This moving
narrative combines the memoir of
Berk's immigrant mother with her own
experiences:
My family was
among those early Jewish pioneers in
Florida. A cousin of mine got
himself a wagon and drove through
the hot streets of Tampa shouting:
“Vatty mallons, vatty mallons,” the
first to sell watermelon by the
slice.
In Jacksonville in 1907, there was a lot to get used
to: the whippings and horse-hidings
that had replaced the now-outlawed
duels; the public’s lust for
lynching. The unresolved conflicts
of the Civil War had left a thirst
for violence in its wake. My mother
Lara, who had not even known black
people existed, was 16 when she
heard her first, dreadful account of
a lynching and it left her with a
horror of male violence.
She worked side by side with her husband Bercu and bore
him seven children. “Whenever you
saw me,” she said, “it was one by
the hand, one in my arms and one in
my belly.” But his passionate ardor
no less than his fiery temper echoed
the violence she abhorred. “The hot
pepper,” was what my grandmother
called him.
The events of the early 20th century played out against
the lives of this newly southern
Jewish family. For them Leo Frank’s
lynching and the subsequent riots in
Atlanta were not much different from
and just as immediate as the pogrom
10 years before in Kishinev had
been. When victory came at the end
of WWI, Bercu celebrated the first
time he, a Jew, had been on the
winning side.
One day towards the end of her life my mother said,
“Why don’t you write my story? It’s
very interesting.” I told her only
she could write it. So a week later
she handed me 67 pages of slanted
script written in her own unique
voice and language.
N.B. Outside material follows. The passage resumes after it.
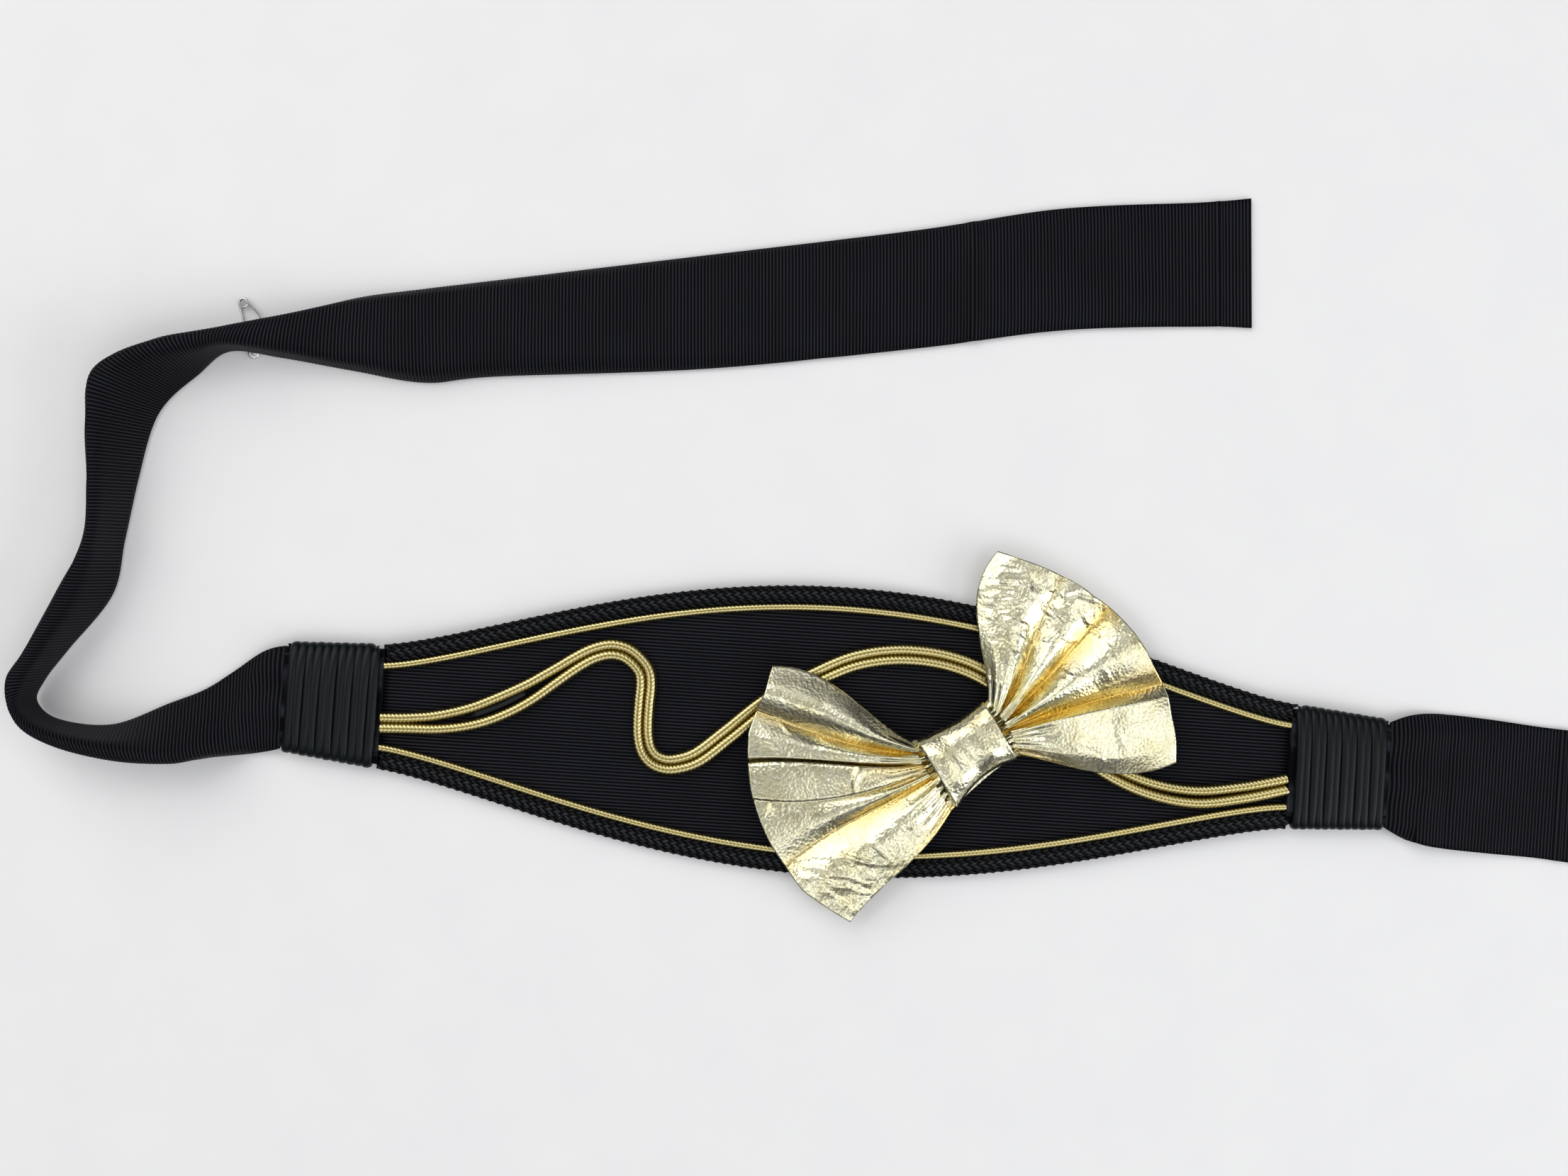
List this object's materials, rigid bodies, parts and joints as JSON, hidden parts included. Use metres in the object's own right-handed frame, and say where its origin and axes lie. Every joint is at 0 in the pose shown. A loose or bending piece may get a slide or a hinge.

CALL HER BLESSED
presents this memoir embedded in my
own narrative, which gives the
background of the world in which she
lived. My mother spoke little about
her inner life; I wanted to depict
her joys and losses, her struggles
and sorrows as an eye-witness so
that readers could see how a shy
uncertain girl became the
extraordinary woman who ended her
story: “You get what you Build.
That’s my Life.”
This Living Jewish history in a gripping true story
of an extraordinary woman told in
her own words and those of her
daughter; pioneers in the 20th
century South. The text contains
over 160 original photos and
illustrations.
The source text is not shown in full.